Arguably the zenith of automotive engineering in the 1990s and one of the greatest performance cars ever built, the McLaren F1 instantly generated an aura of motoring greatness. Conceived by a championship-winning Formula 1 team with a design first penned by Gordon Murray, the ultimate dream car of its era featured a super-aerodynamic shape sculpted around a unique three-passenger cockpit where the driver is seated in a central position. The McLaren F1's propulsion from a 6.1-liter twelve-cylinder engine supplied by BMW generating 618 horsepower has the capacity of pressing to speeds up to 240 miles per hour (386.24 kilometers per hour) when performance is unrestricted. The creditable pedigree and performance of the supercar would be amplified as the car’s GTR racing variant won in multiple classes of sports car racing with overall victory in the 1995 24 Hours of Le Mans being a highlight.


Only 64 road-legal examples of the McLaren F1 were produced with the prestigious car attracting an equally as prestigious ownership base. The unique charm and rarity of the high-speed machine have resulted in the sale price of scarce examples climbing. At an auction held by Gooding & Company in conjunction with the Pebble Beach Concours d’Elegance, the allure of the extreme supercar was reflected by a high-dollar figure attached to the transfer of a Creighton Brown-painted McLaren F1.
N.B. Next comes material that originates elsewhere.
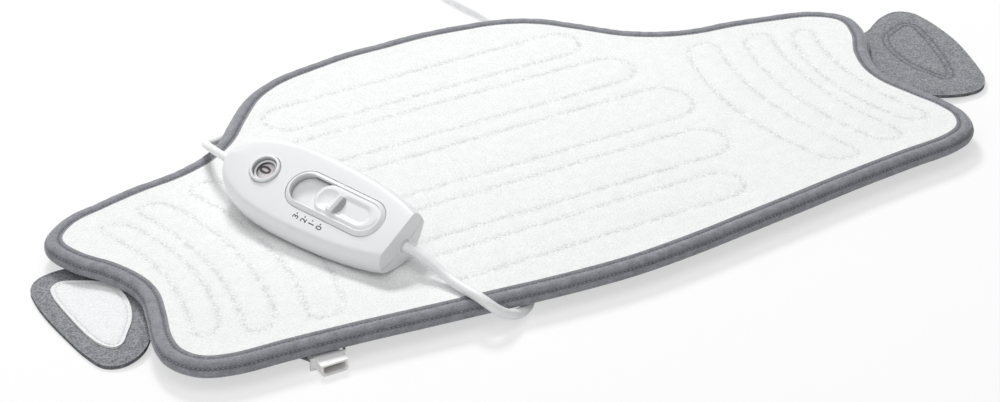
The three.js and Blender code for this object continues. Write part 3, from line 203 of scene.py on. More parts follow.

During the Friday auction, a high bid equating to roughly 25.84 million dollars in Canadian funds (20.465 million dollars American) was enough to turn over the keys of McLaren F1 chassis 029. Documented as the last vehicle built in 1994, the car attracting a record-setting amount for the Formula 1-engineered supercar was ordered by a Japanese collector. The super-aerodynamic form features a unique one-off metallic brown named Creighton Brown after the commercial director of McLaren Cars Limited who was one of the instrumental figures in establishing the legacy of the F1. Light tan leather and Alcantara mixed with Brazilian Brown touches fill the interior of this McLaren F1.

Shared between three owners prior to the Pebble Beach Auctions presented by Gooding & Company, McLaren F1 chassis 029 had only 387 kilometers (240.47 miles) registered on the odometer. Spending much of its 26-year on earth as a static display, this car still rides on its original factory-supplied Goodyear Eagle tires. A four-piece fitted leather set, FACOM tool chest, a leather folio serial-numbered leather folio for vehicle warranty and service records as well as a TAG Heuer 6000 Chronometer watch were included with the auction sale of the McLaren F1 in addition to the original catalytic converters. Regular maintenance and fluid changes have been carried out throughout the life of the vehicle. Delivered to Japan, the car was brought into emission compliance in the United States shortly after it was shipped to the country in 2013.

The record-setting amount of 20.465-million dollar U.S. for the McLaren F1 at the 2021 Pebble Beach Auctions eclipses the previous 15.62-million dollar record sale of a standard version of the supercar back in 2017. The final successful bid also bettered a 2019 RM Sotheby’s auction in Monterrey, California for an ultra-rare McLaren F1 that was factory modified as a LM variant equipped with a more powerful 680-horsepower GTR-derived engine and the Extra-High Downforce Kit. That McLaren F1 LM sold for 19.8 million dollars U.S. almost two years ago to the date of the Pebble Beach auction.